吉本隆明さんに認められて、『試行』に採用される
小浜逸郎氏: それからは塾をしながら同人雑誌に参加するという状態が続いて、81年に『太宰治の場所』という本を出しました。当時34歳くらいです。太宰治論を書いたのはそれよりも何年か前です。『群像』の評論部門に投稿したら、佳作になりました。文芸批評を本当はやりたかったのですが、私は気が散りやすい性質で、集中ができなくていろんなことを書いていました。当時は聖書にも関心があり、太宰治の次は旧約聖書のヨブ記についても書きました。その2つを吉本隆明さんが認めてくださって、『試行』という雑誌に掲載された。
その当時、80年代の初めくらいから学校での問題が社会現象化してきました。校内暴力、いじめ、校則の異常な細かさ、不登校といった現象が非常に目立ってきた。自分が塾をやっている関係で少し距離を置いた場所から生徒たちを見ていて、なんとなく見えるところがあったので、当時の教育評論に対して違和感を持ってきていました。少し乱暴な言い方をすれば、どれもこれもだめだと。

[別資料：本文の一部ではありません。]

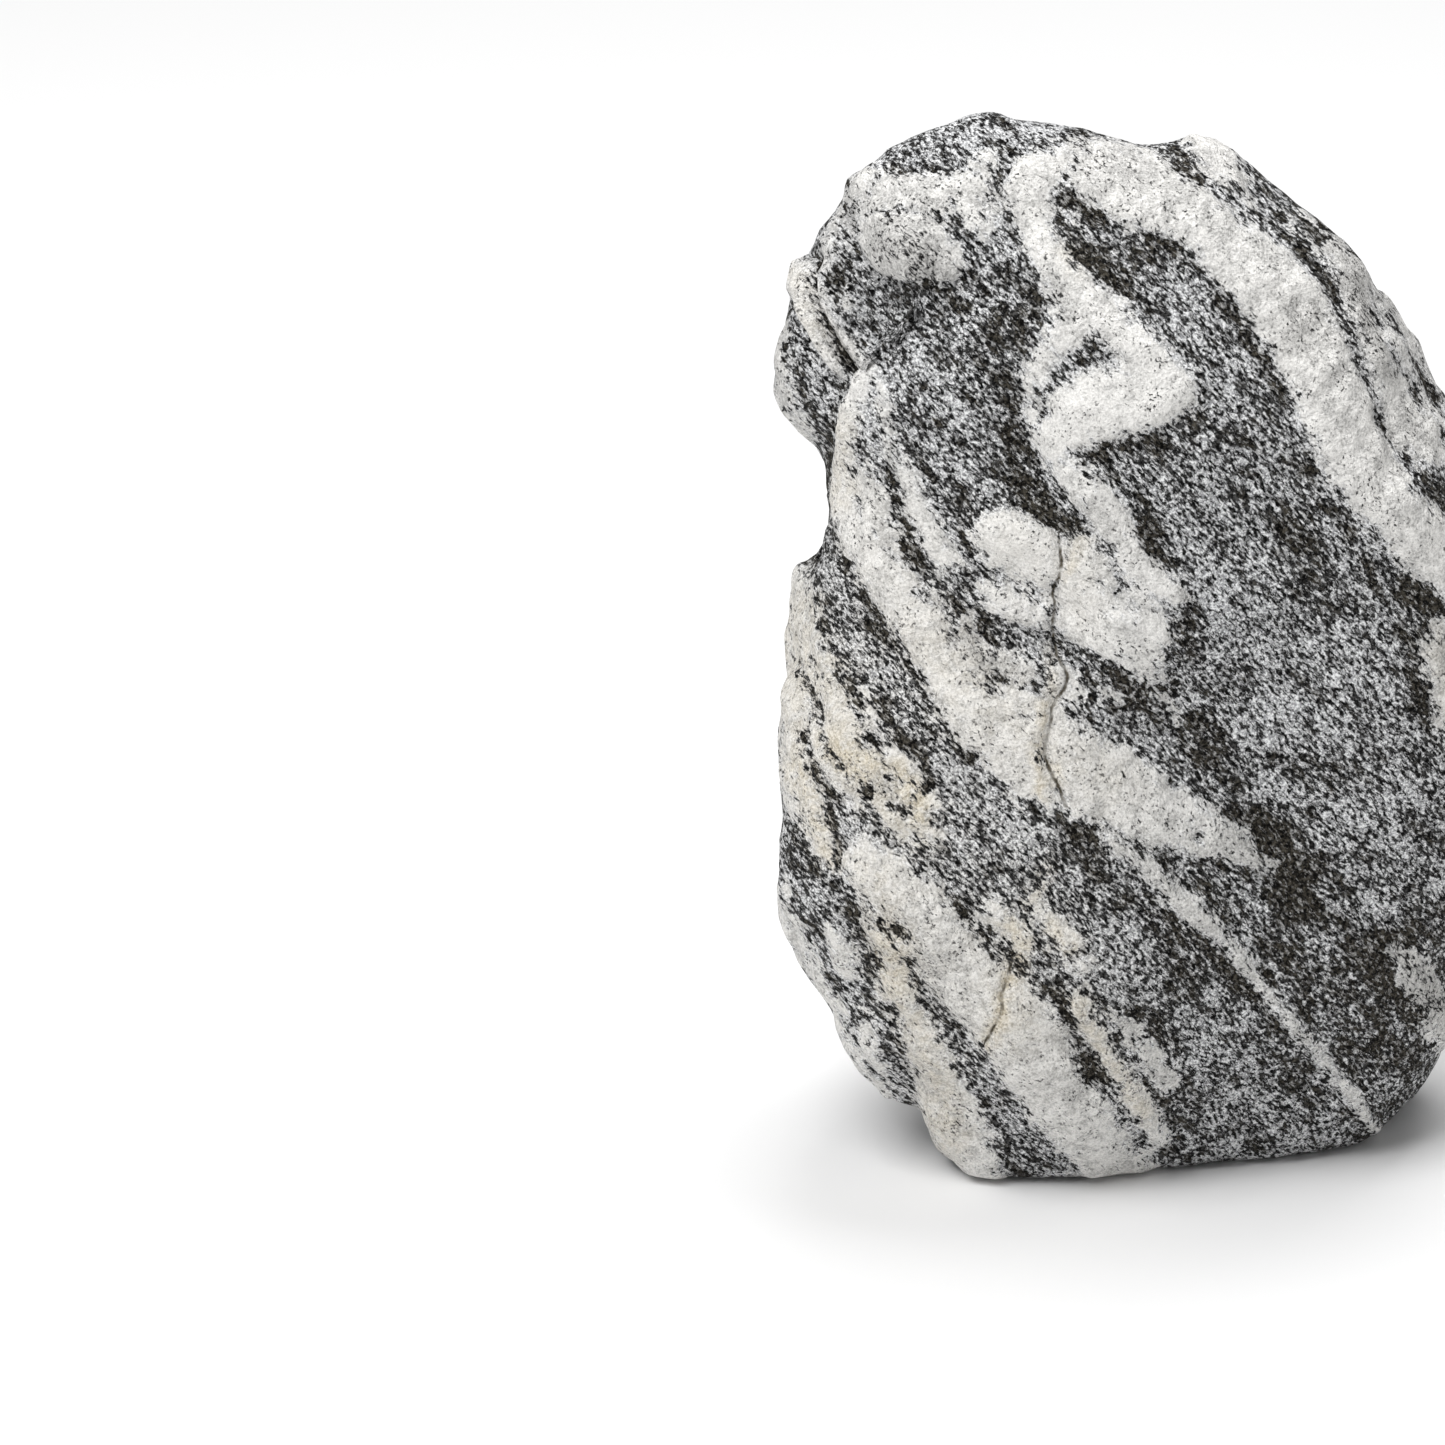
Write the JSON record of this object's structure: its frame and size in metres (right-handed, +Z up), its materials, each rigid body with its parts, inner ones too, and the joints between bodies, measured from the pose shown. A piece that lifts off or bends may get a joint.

――それで85年の『学校の現象学のために』を書かれたのですね。
小浜逸郎氏: 私としてはラッキーなポジジョンにいたと思います。例えば教育学者になって、どこかの大学の教員に籍を置くと、きれいごとの議論に終わりがちですし、現場の教師をやっていたらとても忙しくて書くどころではない。本当は「マスメディアなんか勝手なこと言いやがって」という不満も先生方にはあるのだろうけれども、なかなか意見がまとまらないのでしょう。
書きながら手と頭の間で考える
――いろいろなことに興味を持たれて、ジェンダー論などを深く掘り下げていかれる訳ですが、執筆のために日々感じたことはメモなどされていたのでしょうか?
小浜逸郎氏: メモを取ったりしますが、日記はつけていません。私はまず、「人がこういうことをこういう風に言った」ということが気になって、放っておけなくなる。気になってしょうがないから妄想がそこから膨らむ。そういう経路があります。
――実際に執筆されている時は、どのように書いていきますか?
小浜逸郎氏: いろいろなケースがありますが、編集の方にテーマを提案されることが多いです。出すまでに時間が多少かかりますが、書き出すとそんなに遅くない。無名のころは、自分なりのノートを懸命に書いていた時期があります。特に、夢に興味があって、自分の見た夢を全部記録して、自分でフロイトのように解釈するということをやっていました。書くテーマについてはなんとなくという感じがあって、手を動かして書いてみないとわからない。手と頭の間で考えるという感じです。
――書くという作業を通して考えるんですね。
小浜逸郎氏: 書き出すまでの期間も長いと言いましたが、緻密に構想などを立てている訳ではありません。「書くためにはこれを読もう」、「これを勉強しよう」という最低限の線はありますが、あまり深く勉強すると知識に振り回されていつまで経っても書けなくなるから、「えいや」と書き始めるのが私のやり方です。書いている中で必要があれば再度資料にあたります。
編集者は執筆に欠かせない存在
――小浜さんが執筆において大事にしていることはございますか?
小浜逸郎氏: まず締め切りを守ることです。そして、テーマによって「誰が読んでくれるか」ということを考える。書き手にはわからない部分が多いので、その時にサポートしてくれるのが編集者です。編集者と話しているうちに、「読者は恐らくこういうことを望んでいるのだろう」ということがわかる。だから、編集者がいないと本を書くことができない。
――小浜さんにとって編集者としてあるべき像はどんなものだとお考えですか?
小浜逸郎氏: 1つは最後まできちんと付き合ってくれること。書いたものに対してきちんと意見を言ってくれて、「ここはこうした方が良いですよ」や「削った方が良いですよ」なども言ってほしいです。少し前に担当してくれた編集の方は、とてもよく伴走してくれました。「ちょっと書き過ぎだからこれくらいで削ってほしい」と、800枚以上書いた原稿を100枚くらい削ったこともあります。最初はせっかく書いたのにと思うのですが、出来上がってみると、絶対その方が良い。映画の完全版というのがありますが、あれはあまり面白くない。映画も編集ですから。それと本作りは何か似ています。
――編集作業をする人がいないと映画も本もできないと。
小浜逸郎氏: 編集者は書き手と読者の中間にいますからね。